Interpretation No. 8: Ronda cluster above the El Tajo Gorge
Readers of the Daily Norm will know that following my beautiful trip to the Amalfi Coast in June, I embarked on a series on new gouache paintings. I have loosely labelled the collection “interpretations” because they are not so much landscapes as interpretations of a landscape – a simplified landscape with the details of urban structures stripped away so that the focus of the audience can be placed on the general shape made by a town or a cluster of buildings, rather than the details. This is particularly striking where generations of people have built up towns in the most hostile of landscapes, such as the cliff edges of the Amalfi Coast. The result is the development of a group of buildings which look almost out of place and surreal when set against the harsh unapologetic backdrop of nature. It is this contrast which my interpretations seek to emphasise.

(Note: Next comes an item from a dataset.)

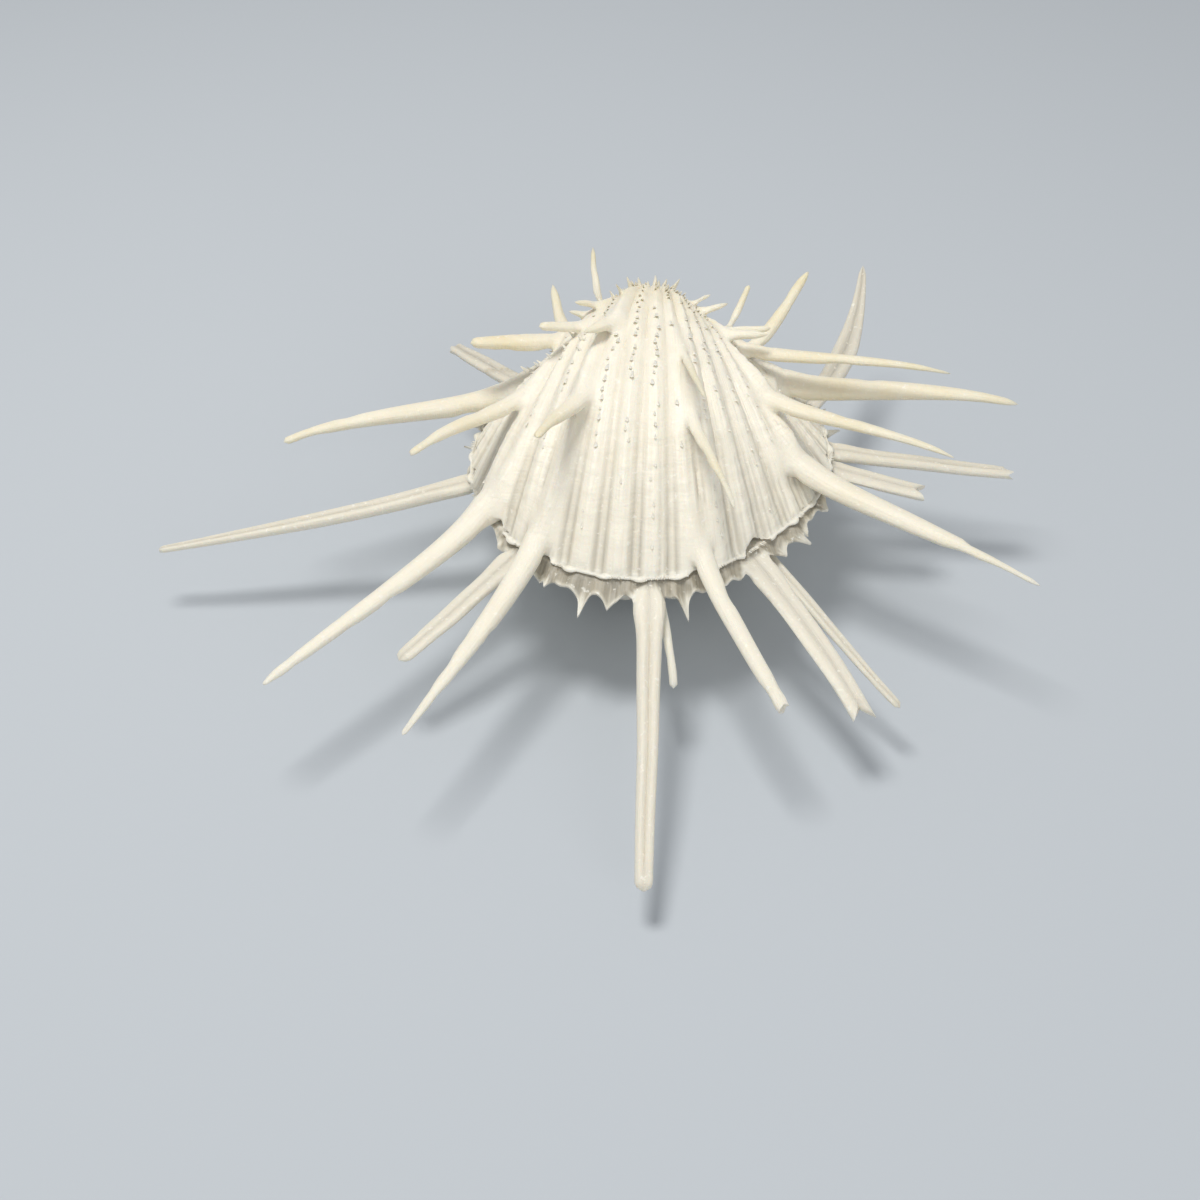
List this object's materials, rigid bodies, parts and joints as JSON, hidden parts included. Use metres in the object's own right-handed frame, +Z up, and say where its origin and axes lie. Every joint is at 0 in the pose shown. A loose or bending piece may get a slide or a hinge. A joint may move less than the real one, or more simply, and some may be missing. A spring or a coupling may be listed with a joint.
{
  "type": "thorny oyster shell",
  "caption": "Closed thorny oyster shell with long grooved spines around a ribbed dome and a flat cut scar to rest on.",
  "frame": {"origin": "in the flat scar under the lower valve, where the shell was cut from its rock", "axes": "+Z up, square to the scar; -Y towards the open front of the shell; +Y towards the hinge, which runs along X"},
  "size_m": [0.1942, 0.1865, 0.0596],
  "materials": {
    "upper_valve": "waxy off-white shell, satin, slightly translucent, more yellow towards the beak and on the older spines",
    "lower_valve": "waxy off-white shell, satin, thin and translucent at the frill and in the spines' grooves, chalky at the scar",
    "hinge_ligament": "dark brown horny ligament, dull"
  },
  "bodies": {
    "root": {"upper_valve": "upper_valve", "lower_valve": "lower_valve", "hinge_ligament": "hinge_ligament"}
  },
  "joints": []
}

There was no doubt that having been inspired by the vast rocky coastal crags of Amalfi, I would be likewise moved to paint by the mountainous planes and combination of town versus harsh seemingly unconquerable landscape which characterises the small urban sprawl of Ronda. I set about working on my first Ronda “interpretation” almost as soon as I caught eyes on the views. This first work is the result, a painting which, unlike the Italian works which have gone before it, loses the blues and purples of the Amalfi Coast, and is instead painted in the warm reds, ochres, bronzes and russets for which the arid Southern Spanish landscape is famous. And these colours are not works of fiction – for the El Tajo gorge on which Ronda stands is very much a fiery orange colour, which glows ever more robustly red as the sun sets upon it. It’s an awesome sight, and made for the perfect inspiration for this continuation of my Interpretations collection.